YOUR INSTRUCTIONS:
Copy out all of the data below with no alterations.

RECORDED DATA:
##############################

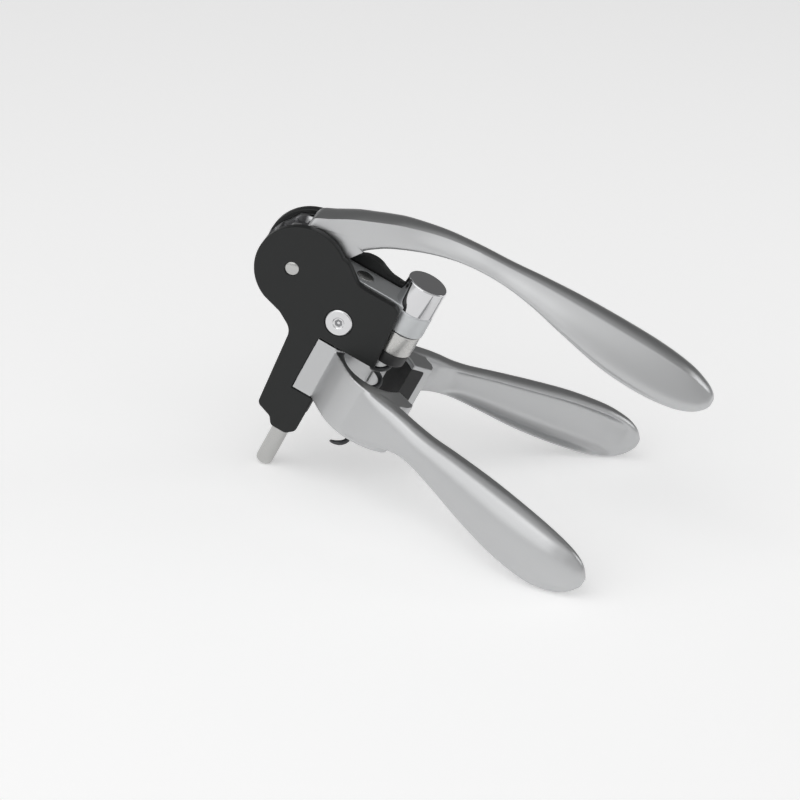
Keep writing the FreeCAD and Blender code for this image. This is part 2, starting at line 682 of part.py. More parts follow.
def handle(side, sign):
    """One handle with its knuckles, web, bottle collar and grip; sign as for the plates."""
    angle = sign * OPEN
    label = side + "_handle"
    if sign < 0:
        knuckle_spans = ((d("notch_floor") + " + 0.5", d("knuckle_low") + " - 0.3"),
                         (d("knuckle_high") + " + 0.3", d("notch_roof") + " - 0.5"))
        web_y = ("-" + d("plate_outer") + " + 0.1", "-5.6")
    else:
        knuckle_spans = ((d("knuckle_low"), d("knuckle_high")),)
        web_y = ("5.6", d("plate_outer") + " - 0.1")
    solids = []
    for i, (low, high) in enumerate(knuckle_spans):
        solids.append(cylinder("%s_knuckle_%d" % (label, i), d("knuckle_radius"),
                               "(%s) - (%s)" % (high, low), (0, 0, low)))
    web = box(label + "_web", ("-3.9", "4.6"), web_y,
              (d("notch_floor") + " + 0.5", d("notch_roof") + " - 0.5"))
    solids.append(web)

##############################

SOLUTION TO THIS EXERCISE:
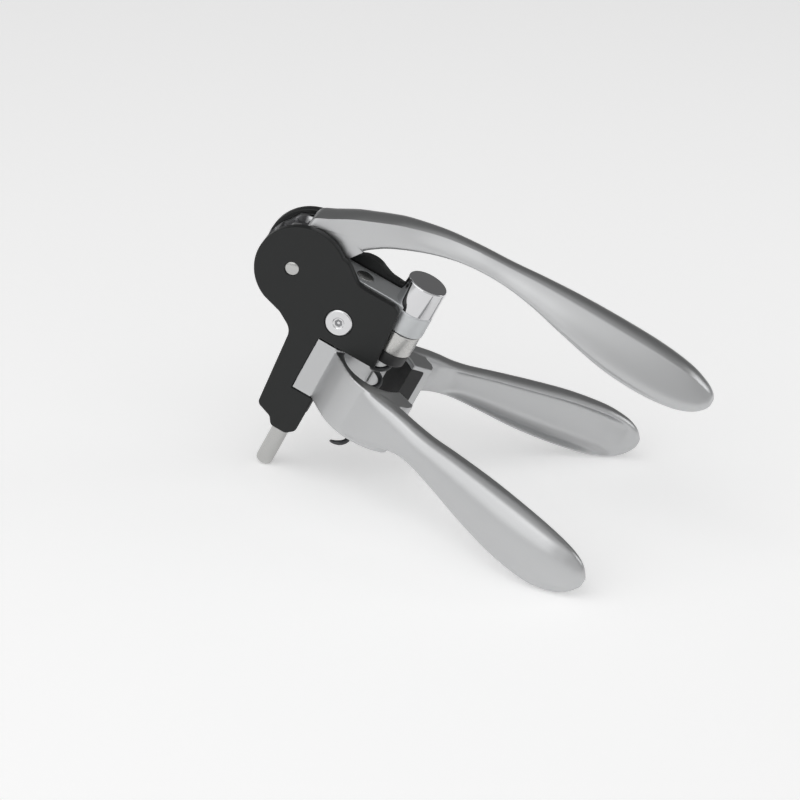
Keep writing the FreeCAD and Blender code for this image. This is part 2, starting at line 682 of part.py. More parts follow.
def handle(side, sign):
    """One handle with its knuckles, web, bottle collar and grip; sign as for the plates."""
    angle = sign * OPEN
    label = side + "_handle"
    if sign < 0:
        knuckle_spans = ((d("notch_floor") + " + 0.5", d("knuckle_low") + " - 0.3"),
                         (d("knuckle_high") + " + 0.3", d("notch_roof") + " - 0.5"))
        web_y = ("-" + d("plate_outer") + " + 0.1", "-5.6")
    else:
        knuckle_spans = ((d("knuckle_low"), d("knuckle_high")),)
        web_y = ("5.6", d("plate_outer") + " - 0.1")
    solids = []
    for i, (low, high) in enumerate(knuckle_spans):
        solids.append(cylinder("%s_knuckle_%d" % (label, i), d("knuckle_radius"),
                               "(%s) - (%s)" % (high, low), (0, 0, low)))
    web = box(label + "_web", ("-3.9", "4.6"), web_y,
              (d("notch_floor") + " + 0.5", d("notch_roof") + " - 0.5"))
    solids.append(web)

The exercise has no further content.